Truly, leaving the Kurds to be slaughtered by the Turks evokes a similar moral failure of the United States turning its back on the thousands of Jews that attempted to enter the country to escape Nazi Germany in the late 1930s. This betrayal comes even after Kurdish spies led an American special forces unit to IS leader Abu Bakr al-Baghdadi, resulting in his death. This fractured world that we have witnessed because of the Trump administration shows just how badly American leadership is needed in the world and how quickly autocrats expand their repression in our absence.
At the end of the day it is Bashar al-Assad’s blood-drenched regime and Russia that come out on top in the Middle East. Assad has now regained more territory in a few days then he previously had in four years thanks to Trump’s retreat. It is beginning to look like Tulsi Gabbard’s preferred despot might actually escape justice for his numerous war crimes.

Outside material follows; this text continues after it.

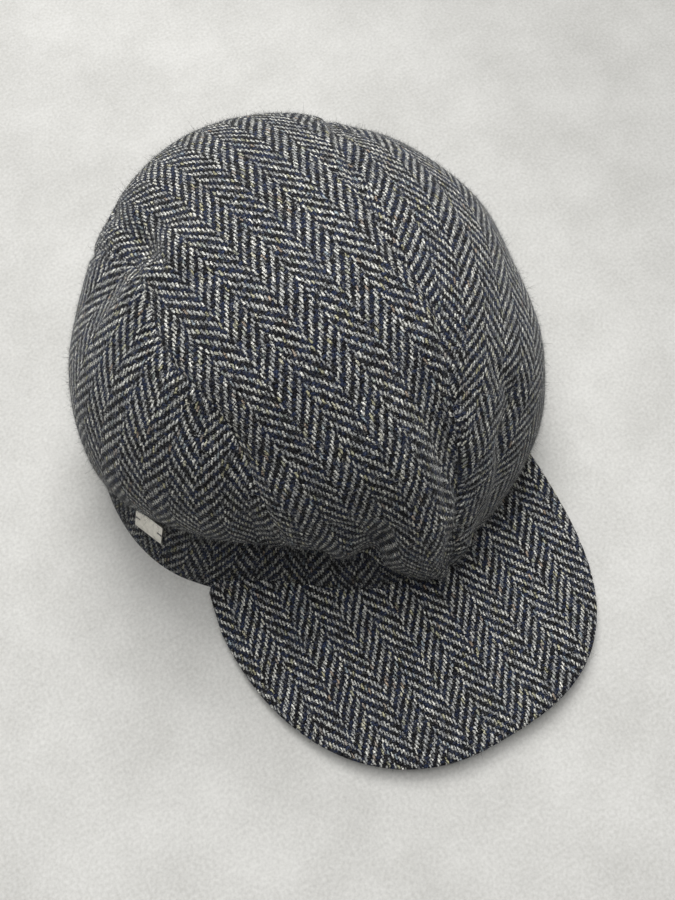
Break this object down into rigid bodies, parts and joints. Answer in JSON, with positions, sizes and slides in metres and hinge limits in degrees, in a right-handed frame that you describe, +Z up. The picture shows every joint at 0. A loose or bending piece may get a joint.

Putin’s Russia takes home two wins by preserving their client Assad’s government, while also taking America’s place as the regional peacemaker. On top of that, millions more innocent civilians will be killed or displaced thanks to President Trump’s negligence. What you see unfolding in northern Syria is a world in which America does not lead. It is a world in which chaos and suffering have increased and totalitarian regimes repress and kill those who oppose them with no accountability. No nation has stepped up to replace the missing Uncle Sam.
I will ask you Bates students, where are those countries that claim that they would be a more responsible and respectable leader of the international community? It appears that the cowardice exhibited by President Trump is more commonplace among the world’s leaders than I thought.